Hi! It's a very fun job! Good luck :)

@alirezahekmati7632 13 дней назад

GOLD!

@sourishk07 13 дней назад

Thank you so much!

@alirezahekmati7632 6 дней назад

@@sourishk07 that would be greate if you create part 2 about how to install wsl2 in windows for deep learning with nvidia wsl drivers

@sourishk07 5 дней назад

@@alirezahekmati7632 From my understanding, the WSL2 drivers come shipped with the NVIDIA drivers for Windows. I didn't have to do any additional setup. I just launched WSL2 and nvidia-smi worked flawlessly

@TEGEKEN 14 дней назад

Nice animations, nice explanations of the math mehind them, i was curious about how different optimizers work but didnt want to spend an hour going through documentations, this video answered most of my questions! One that remains is about the AdamW optimizer, i read that it is practically just a better version of Adam, but didnt really find any intuitive explanations of how it affects training (ideally with graphics like these hahaha). There are not many videos on youtube about it

@sourishk07 13 дней назад

I'm glad I was able to be of help! I hope to make a part 2 where I cover more optimizers such as AdamW! Stay tuned!

@spencerfunk6697 14 дней назад

dude love the video title. came just to comment that. i think i searched something like "who is adam w" when i started my ai journey

@sourishk07 13 дней назад

Haha I'm glad you liked the title. Don't worry I did that too!

@LouisChiaki 15 дней назад

A lot of times in academia, people are just using SGD with momentum but playing around with learning rate scheduling a lot. You don't always want to get the deepest minimum since it can actually give you poor generalizability. That's why Adam isn't that popular when researchers are trying to push to SOTA.

@sourishk07 13 дней назад

Hi! I can only speak to the papers that I've read, but I still seem to see Adam being used a decent amount. Your point about overfitting is valid, but wouldn't the same thing be achieved by using Adam but just training for less iterations?

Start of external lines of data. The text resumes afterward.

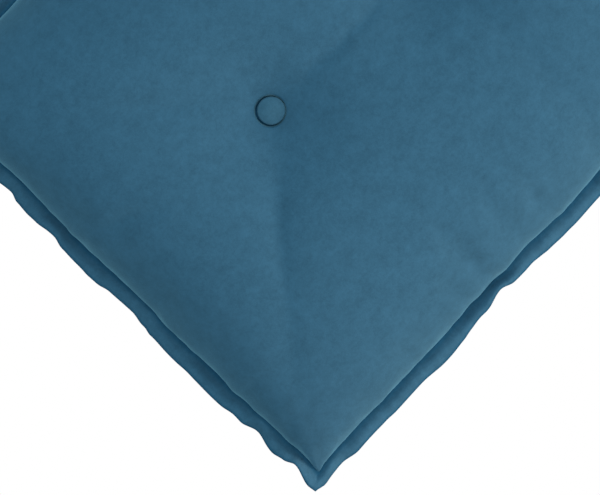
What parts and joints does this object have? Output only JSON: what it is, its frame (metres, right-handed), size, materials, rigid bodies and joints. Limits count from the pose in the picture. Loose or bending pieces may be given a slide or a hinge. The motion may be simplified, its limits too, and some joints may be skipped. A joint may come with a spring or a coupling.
{
  "type": "back cushion",
  "caption": "Rectangular velvet back cushion with a domed front, tufted covered buttons and a wavy flange outside its seam.",
  "frame": {"origin": "on the surface that the cushion lies on, under the middle of its outline", "axes": "+X along the long sides, +Y along the short sides, +Z out of the tufted front face"},
  "size_m": [0.603, 0.501, 0.1203],
  "materials": {
    "velvet_face": "short-pile velvet, teal blue, softly mottled",
    "velvet_flange": "short-pile velvet, teal blue, double layer",
    "velvet_button": "short-pile velvet, teal blue, stretched over a button"
  },
  "bodies": {
    "root": {"cushion": "velvet_face", "flange": "velvet_flange", "button_left": "velvet_button", "button_right": "velvet_button"}
  },
  "joints": []
}
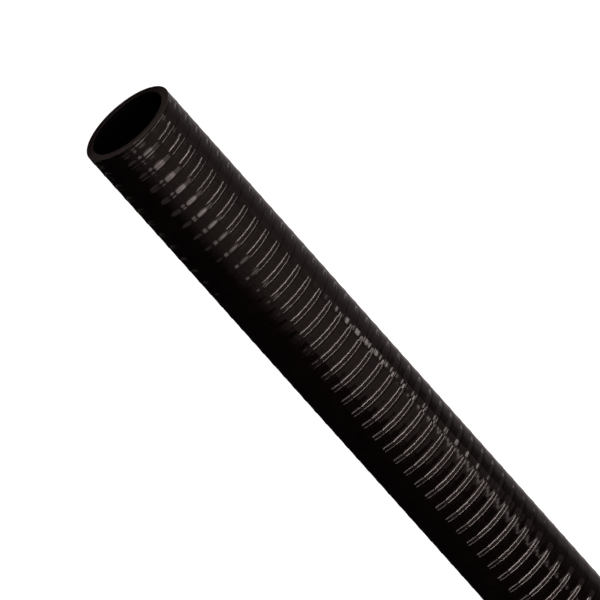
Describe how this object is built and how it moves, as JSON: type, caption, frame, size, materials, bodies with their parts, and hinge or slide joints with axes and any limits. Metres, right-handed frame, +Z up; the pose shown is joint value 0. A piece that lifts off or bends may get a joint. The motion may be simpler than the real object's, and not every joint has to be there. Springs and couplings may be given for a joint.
{
  "type": "chemical suction hose",
  "caption": "Straight length of thick-walled black suction hose with an open smooth bore, square-cut ends and a shallow spiral rib round the outside.",
  "frame": {"origin": "on the floor, under the middle of the hose's length", "axes": "+X along the hose, from the mouth that the picture shows towards the far end; +Z up"},
  "size_m": [1, 0.0608, 0.0606],
  "materials": {
    "hose_wall": "satin black, moulded"
  },
  "bodies": {
    "root": {"hose": "hose_wall"}
  },
  "joints": []
}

@LouisChiaki 15 дней назад

The notation for the gradient is a bit weird but nice video!

@sourishk07 5 дней назад

Sorry haha. I wanted to keep it as simple as possible, but maybe I didn't do such a good job at that! Will keep in mind for next time

@nark4837 16 дней назад

You are incredibly intelligent to explain such a complex topic formed of tens of research papers of knowledge in a single 20 minutes video... what the heck!

@sourishk07 15 дней назад

Wow thank you for those kind words! I'm glad you enjoyed the video!

@jcorey333 16 дней назад

This was a really interesting video! I feel like this helped me understand the intuitions behind optimizers, thank you!

@sourishk07 15 дней назад

I really appreciate the comment! Glad you could learn something new!